Although the Japanese follow the Swiss and Germans--who were introduced to Sharper Image over the past three years--in the early weeks the Japanese are buying biggest of all. “They’re much more enthusiastic about American ideas than the Europeans,” said Richard Thalheimer, president and founder of Sharper Image.

Japanese buyers are scooping up items like high-tech exercise equipment and Ferrari-brand watches. But one $100 item isn’t selling at all, Thalheimer said, and it will be dumped from the next Japanese edition: “Golf My Way”--a two-hour video golf lesson by Jack Nicklaus.

Wished for Too Much

All they ask is one can a week.

You’ve seen the real-life almond growers on TV--standing belly-high in a barn of 2.5 million almonds. Well, what if the California Almond Growers Exchange got their clever commercial wish? Suppose all 230 million U.S. citizens did their patriotic duty and ate a can of almonds every seven days?

Advertisement

“We don’t even have enough to go around,” says Susan Valdes, a spokeswoman for the group.

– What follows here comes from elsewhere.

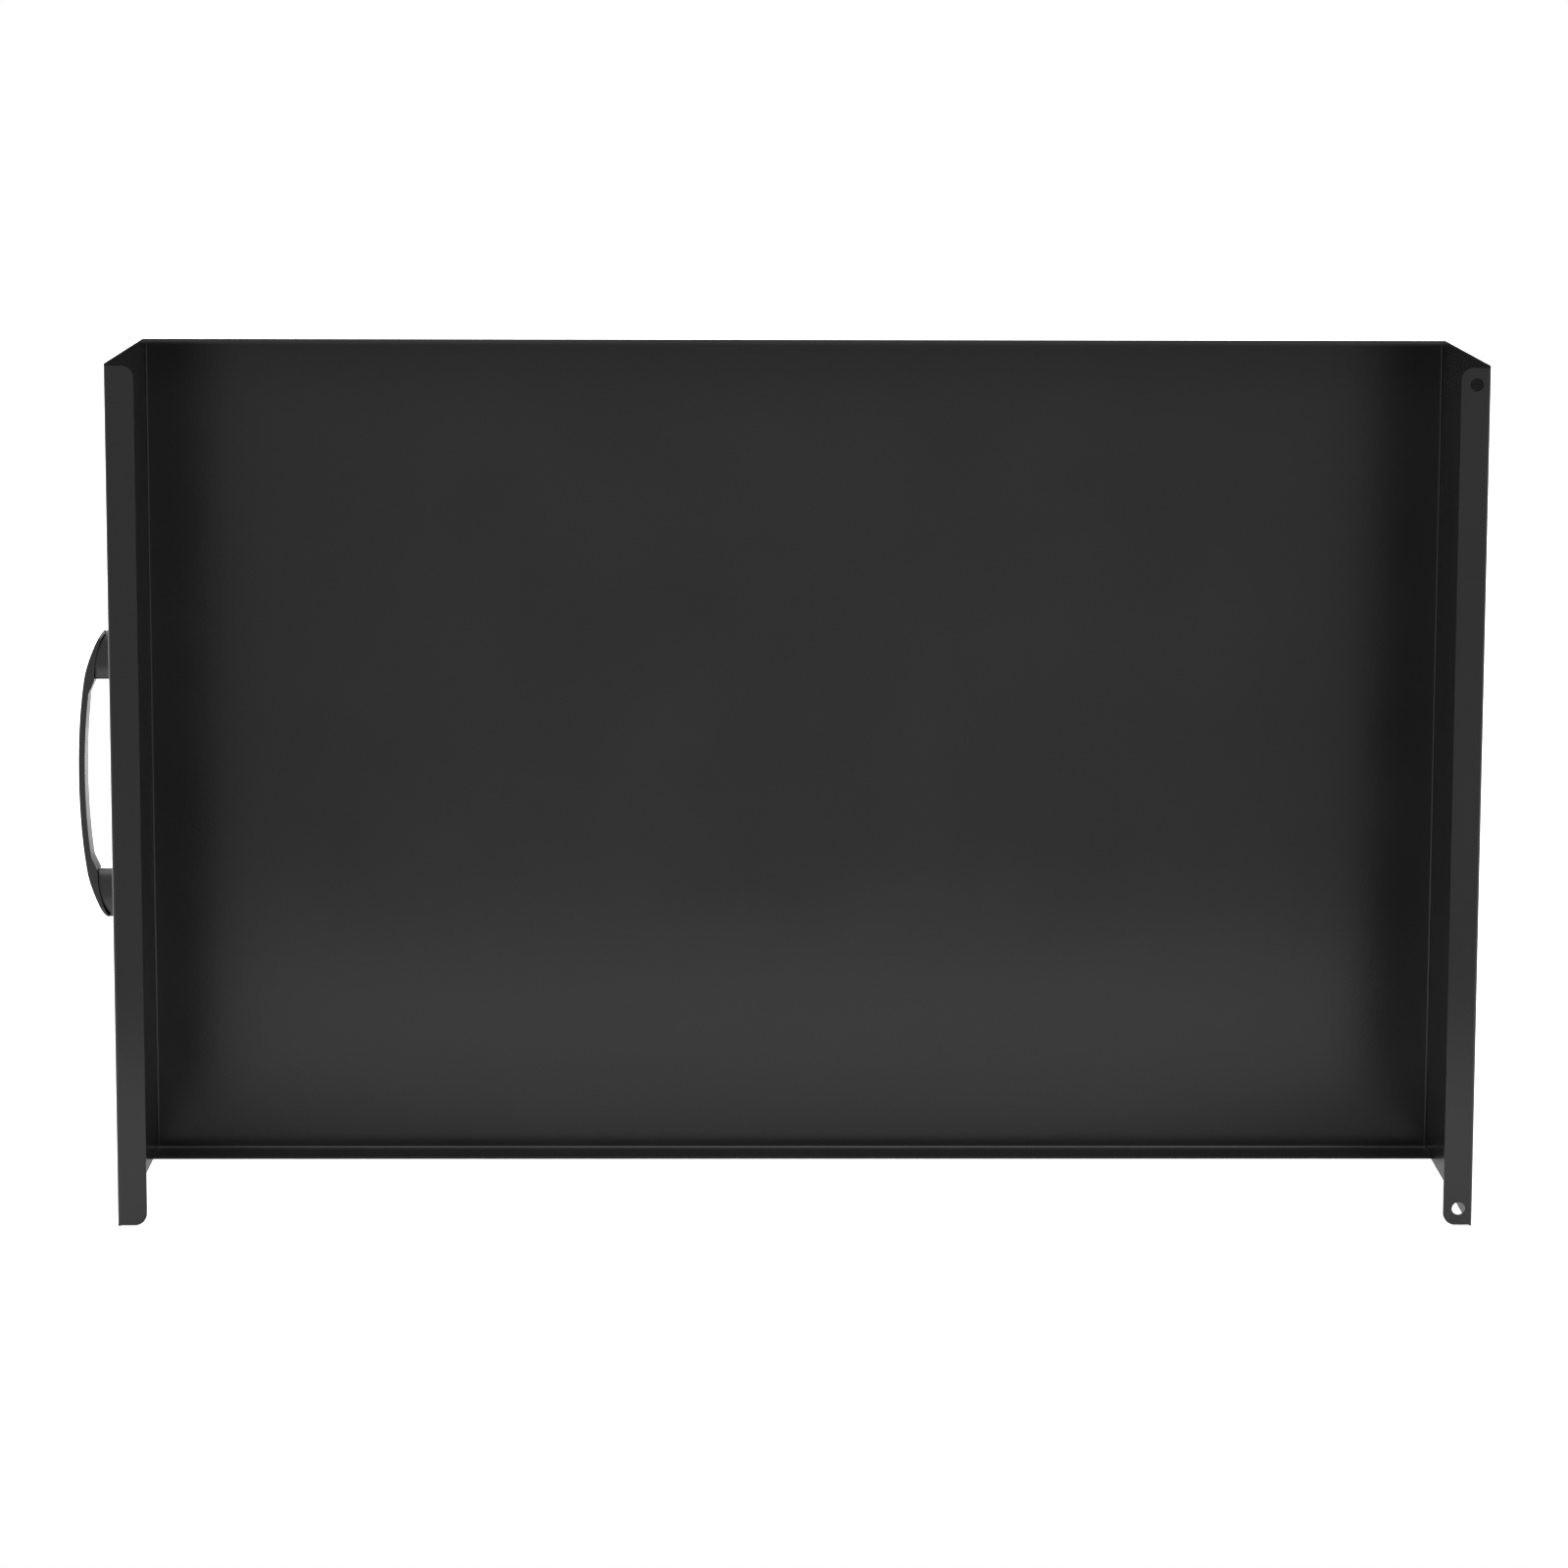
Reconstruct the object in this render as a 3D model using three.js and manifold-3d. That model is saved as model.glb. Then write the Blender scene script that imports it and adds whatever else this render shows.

If the can-a-week dream became reality, annual sales would jump to 10.4 billion cans. The problem is, not nearly that many cans are available. In fact, if every available almond was sold, that would total just 645 million cans.

U.S. citizens could clean out the entire almond crop by eating three cans a year--not even close to the can-a-week that the farmers ask. And it may not be that tough a nut to crack--Americans already munch their way through 500 million cans a year.

The $7-million ad campaign was created by the San Francisco office of the ad firm Dancer Fitzgerald Sample Inc. One of the farmers, Don McKinney--who owns a 110-acre almond orchard just north of Fresno in Madera, Calif.--found out that acting doesn’t come easy. In the commercial, the men appear to be standing in mounds of almonds, but they are actually standing in barrels that were then hidden beneath the almonds. Said McKinney: “It took us longer to get in and out of the barrels than to film the commercial.”

New Business Weekly

If you can’t buy one, start one.

At least, that is the attitude at Crain Communications of Chicago, which failed in a recent bid to purchase Los Angeles Business Journal. Instead, by fall, it plans to create Crain’s Los Angeles Business, which Crain will add to its growing network of business weeklies. But Crain isn’t entering Los Angeles on a lark. “We need to be in Los Angeles in order pick up more national advertising,” said Rance Crain, the company’s publisher and president.

Crain now owns business publications in Chicago, Cleveland, Detroit and New York. But to attract big-ticket, national advertisers--which now comprise about 20% of the publication’s ads--the company needs a presence in the nation’s second-largest market, Rance Crain said.

The move will not come cheaply. It could cost $10 million to set up the Los Angeles publication, he said. The year-old New York weekly, which is also costing about $10 million to get off the ground, is still in the red, he said. The company will use profits from its 25 other publications--which include Advertising Age and Automotive News--to finance the venture, Crain said.

Advertisement

But there might not be room in Los Angeles for two weekly business newspapers, said Don Miller, executive officer at Kansas City, Mo.-based American City Business Journals, which owns Los Angeles Business Journal. “Businessmen only have so much time to read.”